**Set task**. The listing below contains a span that opens with the line containing "strainer();" and closes with the line containing "bpy.context.scene.collection.objects.link(empty)". Return that span exactly.

==========

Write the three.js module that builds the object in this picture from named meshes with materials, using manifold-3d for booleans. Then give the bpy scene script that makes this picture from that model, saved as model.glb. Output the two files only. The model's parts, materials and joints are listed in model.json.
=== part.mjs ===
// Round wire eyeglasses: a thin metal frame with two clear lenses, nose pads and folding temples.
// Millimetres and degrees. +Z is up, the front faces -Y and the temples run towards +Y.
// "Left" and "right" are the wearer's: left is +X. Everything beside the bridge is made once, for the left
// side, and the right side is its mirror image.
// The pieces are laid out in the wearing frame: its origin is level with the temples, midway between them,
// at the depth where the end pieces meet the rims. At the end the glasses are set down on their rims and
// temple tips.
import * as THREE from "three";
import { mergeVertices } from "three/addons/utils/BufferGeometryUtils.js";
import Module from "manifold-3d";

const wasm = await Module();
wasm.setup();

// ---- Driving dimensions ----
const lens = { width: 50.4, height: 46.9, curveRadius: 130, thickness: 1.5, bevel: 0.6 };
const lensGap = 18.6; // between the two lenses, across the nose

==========

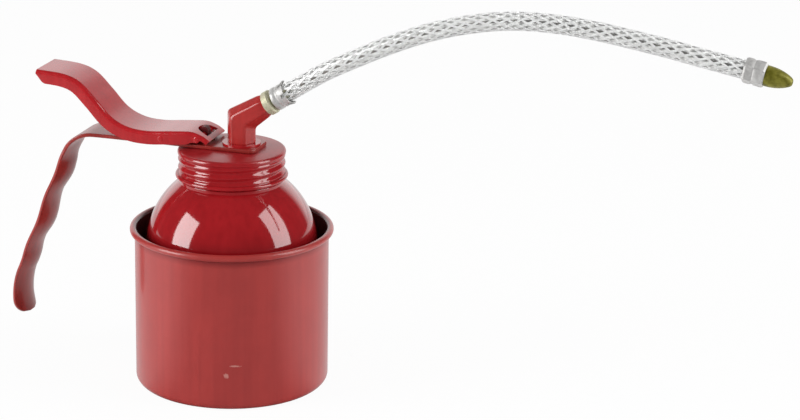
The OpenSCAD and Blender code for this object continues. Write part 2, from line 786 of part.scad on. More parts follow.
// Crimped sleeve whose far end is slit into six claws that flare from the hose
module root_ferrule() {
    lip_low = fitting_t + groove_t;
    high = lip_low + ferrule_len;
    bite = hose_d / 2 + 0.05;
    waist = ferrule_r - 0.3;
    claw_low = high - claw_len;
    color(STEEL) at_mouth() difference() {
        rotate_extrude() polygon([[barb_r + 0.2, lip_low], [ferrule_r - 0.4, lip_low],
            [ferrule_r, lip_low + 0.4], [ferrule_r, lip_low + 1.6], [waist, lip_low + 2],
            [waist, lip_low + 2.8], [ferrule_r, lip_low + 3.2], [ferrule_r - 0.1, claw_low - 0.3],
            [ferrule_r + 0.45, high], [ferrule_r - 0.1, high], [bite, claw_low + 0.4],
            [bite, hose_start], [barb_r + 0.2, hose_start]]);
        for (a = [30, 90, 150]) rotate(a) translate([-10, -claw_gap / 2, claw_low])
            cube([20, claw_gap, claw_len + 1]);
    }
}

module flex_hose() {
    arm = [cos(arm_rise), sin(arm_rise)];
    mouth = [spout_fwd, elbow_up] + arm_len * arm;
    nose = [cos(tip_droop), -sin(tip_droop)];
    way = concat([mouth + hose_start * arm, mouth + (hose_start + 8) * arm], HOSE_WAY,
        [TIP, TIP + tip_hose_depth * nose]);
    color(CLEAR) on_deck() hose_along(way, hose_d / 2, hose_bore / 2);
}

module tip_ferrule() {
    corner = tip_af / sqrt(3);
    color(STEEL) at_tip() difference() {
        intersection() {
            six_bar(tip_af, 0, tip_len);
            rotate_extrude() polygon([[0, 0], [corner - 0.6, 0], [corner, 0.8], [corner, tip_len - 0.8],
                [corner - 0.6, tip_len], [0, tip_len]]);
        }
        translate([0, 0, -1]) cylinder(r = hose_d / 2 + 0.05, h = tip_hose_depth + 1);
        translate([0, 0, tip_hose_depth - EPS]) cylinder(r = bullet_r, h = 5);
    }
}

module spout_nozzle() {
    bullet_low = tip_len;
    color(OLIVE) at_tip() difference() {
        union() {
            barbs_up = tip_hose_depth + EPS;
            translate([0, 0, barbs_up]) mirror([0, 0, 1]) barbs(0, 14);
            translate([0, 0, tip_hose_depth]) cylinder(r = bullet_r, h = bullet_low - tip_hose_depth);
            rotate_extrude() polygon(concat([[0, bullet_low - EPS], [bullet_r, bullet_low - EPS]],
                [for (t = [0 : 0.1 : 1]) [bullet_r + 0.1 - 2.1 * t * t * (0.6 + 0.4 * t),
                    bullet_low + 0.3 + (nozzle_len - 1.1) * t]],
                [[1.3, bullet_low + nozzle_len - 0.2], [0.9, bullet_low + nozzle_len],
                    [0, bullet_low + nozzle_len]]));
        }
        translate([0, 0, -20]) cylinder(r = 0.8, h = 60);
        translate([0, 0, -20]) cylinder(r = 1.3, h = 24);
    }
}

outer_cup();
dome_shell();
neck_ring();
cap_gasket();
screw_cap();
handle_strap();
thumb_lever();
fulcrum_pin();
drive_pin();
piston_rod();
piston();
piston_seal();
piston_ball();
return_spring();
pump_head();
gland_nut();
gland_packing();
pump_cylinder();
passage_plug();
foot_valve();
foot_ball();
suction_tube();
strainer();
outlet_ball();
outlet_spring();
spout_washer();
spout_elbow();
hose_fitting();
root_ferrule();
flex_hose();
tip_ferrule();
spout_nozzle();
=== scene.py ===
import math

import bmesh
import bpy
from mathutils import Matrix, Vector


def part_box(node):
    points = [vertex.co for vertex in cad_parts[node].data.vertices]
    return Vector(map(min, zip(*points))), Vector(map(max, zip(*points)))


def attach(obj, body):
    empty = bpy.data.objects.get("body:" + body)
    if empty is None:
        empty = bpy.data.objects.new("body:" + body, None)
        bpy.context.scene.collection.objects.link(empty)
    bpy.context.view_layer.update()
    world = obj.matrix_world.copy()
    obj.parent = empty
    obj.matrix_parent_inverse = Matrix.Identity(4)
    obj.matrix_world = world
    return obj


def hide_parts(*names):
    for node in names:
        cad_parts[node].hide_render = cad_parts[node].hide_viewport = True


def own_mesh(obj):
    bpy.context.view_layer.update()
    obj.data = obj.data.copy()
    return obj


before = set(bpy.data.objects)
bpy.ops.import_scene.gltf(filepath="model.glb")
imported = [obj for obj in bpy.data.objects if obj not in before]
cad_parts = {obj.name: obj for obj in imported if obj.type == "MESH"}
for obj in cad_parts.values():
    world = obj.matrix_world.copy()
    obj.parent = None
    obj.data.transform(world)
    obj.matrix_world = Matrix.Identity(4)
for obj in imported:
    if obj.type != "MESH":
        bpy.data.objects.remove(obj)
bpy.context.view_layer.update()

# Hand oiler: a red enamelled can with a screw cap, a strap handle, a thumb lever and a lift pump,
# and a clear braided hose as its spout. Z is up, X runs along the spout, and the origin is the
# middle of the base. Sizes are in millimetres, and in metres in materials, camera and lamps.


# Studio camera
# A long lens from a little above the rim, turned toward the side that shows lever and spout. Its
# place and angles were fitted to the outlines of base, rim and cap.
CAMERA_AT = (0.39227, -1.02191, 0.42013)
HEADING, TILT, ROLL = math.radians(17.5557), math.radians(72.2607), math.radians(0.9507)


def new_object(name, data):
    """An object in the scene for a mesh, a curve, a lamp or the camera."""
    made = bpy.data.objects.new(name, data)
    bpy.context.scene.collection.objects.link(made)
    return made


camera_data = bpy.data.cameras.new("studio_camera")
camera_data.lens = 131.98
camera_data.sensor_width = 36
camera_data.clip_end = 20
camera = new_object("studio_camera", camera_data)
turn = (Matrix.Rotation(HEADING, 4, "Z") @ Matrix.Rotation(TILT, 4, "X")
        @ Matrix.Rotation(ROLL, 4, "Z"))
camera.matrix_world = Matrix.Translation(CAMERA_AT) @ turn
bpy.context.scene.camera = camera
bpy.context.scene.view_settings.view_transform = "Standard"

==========

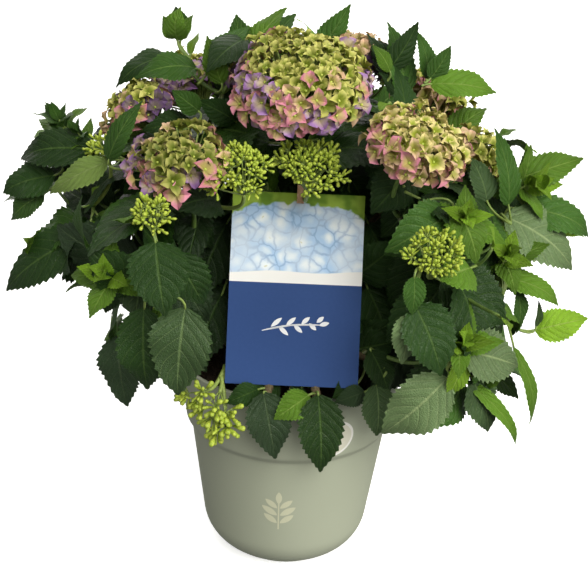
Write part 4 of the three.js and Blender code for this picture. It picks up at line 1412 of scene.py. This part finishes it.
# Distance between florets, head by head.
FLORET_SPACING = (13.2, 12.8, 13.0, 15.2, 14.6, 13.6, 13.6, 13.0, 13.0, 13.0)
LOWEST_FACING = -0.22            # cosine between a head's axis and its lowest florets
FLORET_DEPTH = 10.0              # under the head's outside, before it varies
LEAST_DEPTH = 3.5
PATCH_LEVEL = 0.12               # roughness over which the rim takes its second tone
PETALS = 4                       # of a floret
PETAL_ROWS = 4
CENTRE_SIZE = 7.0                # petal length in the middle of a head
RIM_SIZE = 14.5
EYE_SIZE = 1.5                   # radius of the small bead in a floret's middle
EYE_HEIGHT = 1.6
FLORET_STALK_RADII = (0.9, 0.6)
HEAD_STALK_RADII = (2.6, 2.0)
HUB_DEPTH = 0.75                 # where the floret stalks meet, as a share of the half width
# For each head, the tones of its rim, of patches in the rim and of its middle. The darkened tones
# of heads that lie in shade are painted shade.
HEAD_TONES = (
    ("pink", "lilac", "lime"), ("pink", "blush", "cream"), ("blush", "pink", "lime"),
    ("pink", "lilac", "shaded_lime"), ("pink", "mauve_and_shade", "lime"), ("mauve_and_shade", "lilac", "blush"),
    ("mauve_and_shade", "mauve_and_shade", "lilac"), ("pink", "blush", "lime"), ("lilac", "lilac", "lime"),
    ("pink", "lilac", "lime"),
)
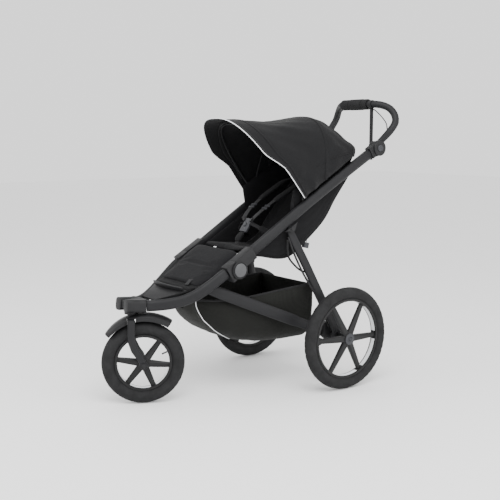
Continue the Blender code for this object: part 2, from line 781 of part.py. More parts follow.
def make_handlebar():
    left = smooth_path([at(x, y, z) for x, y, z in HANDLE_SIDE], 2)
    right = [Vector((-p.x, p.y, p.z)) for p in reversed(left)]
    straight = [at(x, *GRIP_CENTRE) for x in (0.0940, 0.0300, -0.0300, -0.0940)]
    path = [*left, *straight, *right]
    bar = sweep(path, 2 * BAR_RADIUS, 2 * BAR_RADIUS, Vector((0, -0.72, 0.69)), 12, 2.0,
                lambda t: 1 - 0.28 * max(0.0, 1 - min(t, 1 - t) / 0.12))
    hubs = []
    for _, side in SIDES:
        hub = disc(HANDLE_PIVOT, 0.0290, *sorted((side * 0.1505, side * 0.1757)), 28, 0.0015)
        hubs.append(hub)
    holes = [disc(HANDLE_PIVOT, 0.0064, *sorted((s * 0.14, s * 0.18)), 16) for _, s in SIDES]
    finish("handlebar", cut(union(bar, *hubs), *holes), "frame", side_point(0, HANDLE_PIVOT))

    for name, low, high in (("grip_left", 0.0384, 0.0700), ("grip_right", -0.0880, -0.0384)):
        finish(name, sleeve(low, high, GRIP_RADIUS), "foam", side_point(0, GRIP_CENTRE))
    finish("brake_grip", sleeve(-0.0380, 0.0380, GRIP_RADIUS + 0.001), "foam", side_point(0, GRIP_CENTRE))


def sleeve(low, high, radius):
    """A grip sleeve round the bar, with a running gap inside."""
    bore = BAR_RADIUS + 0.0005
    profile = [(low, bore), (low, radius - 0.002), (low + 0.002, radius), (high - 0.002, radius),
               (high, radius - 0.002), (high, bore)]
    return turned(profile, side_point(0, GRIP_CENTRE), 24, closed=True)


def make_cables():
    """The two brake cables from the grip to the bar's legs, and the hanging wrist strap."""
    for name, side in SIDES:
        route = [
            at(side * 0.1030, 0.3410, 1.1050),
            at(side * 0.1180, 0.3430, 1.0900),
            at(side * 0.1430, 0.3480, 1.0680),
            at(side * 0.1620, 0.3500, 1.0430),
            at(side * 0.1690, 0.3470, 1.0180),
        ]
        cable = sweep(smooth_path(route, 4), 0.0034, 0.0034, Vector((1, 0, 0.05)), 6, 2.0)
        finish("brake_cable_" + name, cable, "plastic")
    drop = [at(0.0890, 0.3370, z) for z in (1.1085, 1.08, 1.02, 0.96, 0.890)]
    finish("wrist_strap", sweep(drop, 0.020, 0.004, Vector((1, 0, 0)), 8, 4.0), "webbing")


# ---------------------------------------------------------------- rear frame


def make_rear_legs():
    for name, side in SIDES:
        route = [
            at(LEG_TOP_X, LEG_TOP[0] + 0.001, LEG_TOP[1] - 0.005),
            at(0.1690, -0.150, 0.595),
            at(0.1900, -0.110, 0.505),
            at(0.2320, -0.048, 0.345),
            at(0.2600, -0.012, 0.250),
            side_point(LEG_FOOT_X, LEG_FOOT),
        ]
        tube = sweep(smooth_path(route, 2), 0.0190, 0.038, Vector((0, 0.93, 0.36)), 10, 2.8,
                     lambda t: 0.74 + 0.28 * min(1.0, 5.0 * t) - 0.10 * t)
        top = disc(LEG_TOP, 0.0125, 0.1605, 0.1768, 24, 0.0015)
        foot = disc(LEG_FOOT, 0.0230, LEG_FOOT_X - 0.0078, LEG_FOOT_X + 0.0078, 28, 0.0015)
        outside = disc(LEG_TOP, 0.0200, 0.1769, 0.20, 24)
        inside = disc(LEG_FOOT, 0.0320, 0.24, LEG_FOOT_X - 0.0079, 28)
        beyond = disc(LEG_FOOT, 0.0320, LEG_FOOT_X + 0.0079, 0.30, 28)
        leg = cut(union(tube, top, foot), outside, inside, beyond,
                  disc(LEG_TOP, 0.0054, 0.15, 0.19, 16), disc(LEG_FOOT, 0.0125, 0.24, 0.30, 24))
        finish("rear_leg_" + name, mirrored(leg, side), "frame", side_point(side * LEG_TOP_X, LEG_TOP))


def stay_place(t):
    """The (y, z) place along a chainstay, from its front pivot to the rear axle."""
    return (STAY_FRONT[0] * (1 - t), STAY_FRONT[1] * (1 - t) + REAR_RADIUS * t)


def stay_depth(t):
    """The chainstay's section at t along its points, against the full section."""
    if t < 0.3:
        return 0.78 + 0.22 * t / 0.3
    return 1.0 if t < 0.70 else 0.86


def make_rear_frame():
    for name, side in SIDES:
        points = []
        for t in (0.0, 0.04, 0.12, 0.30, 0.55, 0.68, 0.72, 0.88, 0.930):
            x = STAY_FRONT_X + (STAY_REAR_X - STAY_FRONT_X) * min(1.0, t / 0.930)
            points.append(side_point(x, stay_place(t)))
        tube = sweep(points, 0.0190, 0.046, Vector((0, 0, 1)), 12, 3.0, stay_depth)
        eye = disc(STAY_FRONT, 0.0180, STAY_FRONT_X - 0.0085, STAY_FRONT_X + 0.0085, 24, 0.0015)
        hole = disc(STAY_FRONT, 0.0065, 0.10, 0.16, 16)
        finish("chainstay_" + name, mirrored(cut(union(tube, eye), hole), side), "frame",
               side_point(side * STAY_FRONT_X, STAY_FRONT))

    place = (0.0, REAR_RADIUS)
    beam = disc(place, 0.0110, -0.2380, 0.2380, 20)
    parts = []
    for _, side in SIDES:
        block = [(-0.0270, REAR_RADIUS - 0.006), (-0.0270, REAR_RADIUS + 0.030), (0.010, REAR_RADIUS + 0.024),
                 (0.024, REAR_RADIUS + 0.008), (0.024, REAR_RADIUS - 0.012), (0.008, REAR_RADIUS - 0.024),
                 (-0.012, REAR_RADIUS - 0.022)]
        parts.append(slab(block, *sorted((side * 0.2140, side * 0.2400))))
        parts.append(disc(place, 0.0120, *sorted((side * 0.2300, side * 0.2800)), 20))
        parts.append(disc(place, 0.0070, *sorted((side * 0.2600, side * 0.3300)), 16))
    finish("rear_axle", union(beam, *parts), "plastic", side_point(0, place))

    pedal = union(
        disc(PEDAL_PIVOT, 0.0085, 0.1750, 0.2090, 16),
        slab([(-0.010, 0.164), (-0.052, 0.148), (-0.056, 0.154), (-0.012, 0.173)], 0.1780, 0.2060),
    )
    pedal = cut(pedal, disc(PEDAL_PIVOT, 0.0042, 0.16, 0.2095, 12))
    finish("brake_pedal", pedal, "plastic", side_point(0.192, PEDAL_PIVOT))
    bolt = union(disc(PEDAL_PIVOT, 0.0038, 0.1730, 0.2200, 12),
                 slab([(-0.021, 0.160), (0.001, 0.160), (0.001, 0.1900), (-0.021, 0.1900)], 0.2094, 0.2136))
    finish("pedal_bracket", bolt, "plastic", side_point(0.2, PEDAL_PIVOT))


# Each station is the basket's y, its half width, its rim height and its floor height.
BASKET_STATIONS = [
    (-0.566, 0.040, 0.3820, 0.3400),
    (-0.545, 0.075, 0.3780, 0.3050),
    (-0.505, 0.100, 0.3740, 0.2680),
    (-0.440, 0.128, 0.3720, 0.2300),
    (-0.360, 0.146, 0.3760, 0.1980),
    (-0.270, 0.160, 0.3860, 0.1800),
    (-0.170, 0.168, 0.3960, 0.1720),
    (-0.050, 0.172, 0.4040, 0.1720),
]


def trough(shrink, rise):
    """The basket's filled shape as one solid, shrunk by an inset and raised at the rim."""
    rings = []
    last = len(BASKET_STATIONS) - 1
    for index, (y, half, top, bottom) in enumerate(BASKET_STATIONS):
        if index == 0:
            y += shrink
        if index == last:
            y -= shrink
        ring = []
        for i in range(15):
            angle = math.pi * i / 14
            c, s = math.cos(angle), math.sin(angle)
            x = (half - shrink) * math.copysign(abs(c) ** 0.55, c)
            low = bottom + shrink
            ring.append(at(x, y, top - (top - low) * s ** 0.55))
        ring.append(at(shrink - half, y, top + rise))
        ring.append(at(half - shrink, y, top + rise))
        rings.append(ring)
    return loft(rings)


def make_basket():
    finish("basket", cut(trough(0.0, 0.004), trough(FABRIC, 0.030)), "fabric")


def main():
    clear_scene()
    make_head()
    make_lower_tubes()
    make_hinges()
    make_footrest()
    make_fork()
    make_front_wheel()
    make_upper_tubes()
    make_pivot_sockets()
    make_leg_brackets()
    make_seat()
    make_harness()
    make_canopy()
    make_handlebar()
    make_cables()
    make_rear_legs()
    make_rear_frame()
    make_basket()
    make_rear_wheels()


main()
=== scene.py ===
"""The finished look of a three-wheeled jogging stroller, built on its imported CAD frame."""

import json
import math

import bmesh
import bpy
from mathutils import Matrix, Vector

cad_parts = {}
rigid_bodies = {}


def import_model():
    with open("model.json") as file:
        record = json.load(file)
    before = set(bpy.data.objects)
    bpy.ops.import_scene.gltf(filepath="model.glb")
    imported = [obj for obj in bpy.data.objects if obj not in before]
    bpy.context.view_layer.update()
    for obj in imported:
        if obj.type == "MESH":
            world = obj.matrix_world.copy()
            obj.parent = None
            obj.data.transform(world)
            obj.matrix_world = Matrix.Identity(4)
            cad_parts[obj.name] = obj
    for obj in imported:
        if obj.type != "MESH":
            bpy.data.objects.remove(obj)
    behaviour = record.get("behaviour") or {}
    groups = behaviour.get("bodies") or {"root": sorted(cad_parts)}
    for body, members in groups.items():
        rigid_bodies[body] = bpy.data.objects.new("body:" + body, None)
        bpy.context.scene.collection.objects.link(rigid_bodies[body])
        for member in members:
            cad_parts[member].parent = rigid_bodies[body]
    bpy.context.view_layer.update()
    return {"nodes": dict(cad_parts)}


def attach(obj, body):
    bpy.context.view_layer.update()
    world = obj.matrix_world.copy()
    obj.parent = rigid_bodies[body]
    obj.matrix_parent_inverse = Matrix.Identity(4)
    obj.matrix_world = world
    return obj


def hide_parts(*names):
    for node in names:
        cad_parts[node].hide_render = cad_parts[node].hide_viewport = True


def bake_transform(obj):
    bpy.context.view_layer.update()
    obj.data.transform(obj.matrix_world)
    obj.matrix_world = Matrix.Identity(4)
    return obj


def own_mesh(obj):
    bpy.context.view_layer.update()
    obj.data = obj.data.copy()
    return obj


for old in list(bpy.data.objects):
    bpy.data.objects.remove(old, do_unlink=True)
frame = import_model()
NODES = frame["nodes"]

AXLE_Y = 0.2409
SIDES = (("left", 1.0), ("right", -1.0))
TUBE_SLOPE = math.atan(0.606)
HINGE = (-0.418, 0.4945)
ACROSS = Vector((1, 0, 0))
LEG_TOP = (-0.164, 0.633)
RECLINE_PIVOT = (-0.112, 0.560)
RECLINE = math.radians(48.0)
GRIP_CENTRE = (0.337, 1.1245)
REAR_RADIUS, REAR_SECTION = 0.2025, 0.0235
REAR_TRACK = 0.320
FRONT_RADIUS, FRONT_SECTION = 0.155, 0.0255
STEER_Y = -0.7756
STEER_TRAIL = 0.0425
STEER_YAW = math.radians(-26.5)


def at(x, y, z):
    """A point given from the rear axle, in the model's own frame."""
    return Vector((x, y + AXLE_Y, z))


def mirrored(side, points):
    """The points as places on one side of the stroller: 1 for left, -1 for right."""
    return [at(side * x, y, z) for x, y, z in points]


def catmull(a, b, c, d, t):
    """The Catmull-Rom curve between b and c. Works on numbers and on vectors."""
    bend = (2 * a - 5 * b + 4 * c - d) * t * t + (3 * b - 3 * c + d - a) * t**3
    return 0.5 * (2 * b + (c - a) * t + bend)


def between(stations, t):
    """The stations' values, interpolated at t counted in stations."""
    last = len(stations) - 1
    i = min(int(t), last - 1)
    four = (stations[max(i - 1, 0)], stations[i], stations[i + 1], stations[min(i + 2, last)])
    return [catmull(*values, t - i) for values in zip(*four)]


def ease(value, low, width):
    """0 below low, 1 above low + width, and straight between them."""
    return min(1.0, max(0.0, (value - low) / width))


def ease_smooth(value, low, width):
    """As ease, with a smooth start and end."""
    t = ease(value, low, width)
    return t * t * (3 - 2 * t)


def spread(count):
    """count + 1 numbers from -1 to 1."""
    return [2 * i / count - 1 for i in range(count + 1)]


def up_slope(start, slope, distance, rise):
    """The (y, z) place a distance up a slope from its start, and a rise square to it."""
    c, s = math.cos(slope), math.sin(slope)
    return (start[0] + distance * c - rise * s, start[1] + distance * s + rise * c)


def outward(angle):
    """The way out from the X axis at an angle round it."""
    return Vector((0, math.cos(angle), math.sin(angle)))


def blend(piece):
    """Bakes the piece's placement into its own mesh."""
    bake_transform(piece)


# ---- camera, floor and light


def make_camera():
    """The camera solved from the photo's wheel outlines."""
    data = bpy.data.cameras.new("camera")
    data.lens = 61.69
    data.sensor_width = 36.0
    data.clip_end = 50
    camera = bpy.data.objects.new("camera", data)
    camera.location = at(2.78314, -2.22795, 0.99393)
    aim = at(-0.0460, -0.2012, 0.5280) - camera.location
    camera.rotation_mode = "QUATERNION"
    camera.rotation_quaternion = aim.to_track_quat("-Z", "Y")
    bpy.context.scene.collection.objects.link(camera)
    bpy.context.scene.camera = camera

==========

**Response to the task**.
strainer();
outlet_ball();
outlet_spring();
spout_washer();
spout_elbow();
hose_fitting();
root_ferrule();
flex_hose();
tip_ferrule();
spout_nozzle();
=== scene.py ===
import math

import bmesh
import bpy
from mathutils import Matrix, Vector


def part_box(node):
    points = [vertex.co for vertex in cad_parts[node].data.vertices]
    return Vector(map(min, zip(*points))), Vector(map(max, zip(*points)))


def attach(obj, body):
    empty = bpy.data.objects.get("body:" + body)
    if empty is None:
        empty = bpy.data.objects.new("body:" + body, None)
        bpy.context.scene.collection.objects.link(empty)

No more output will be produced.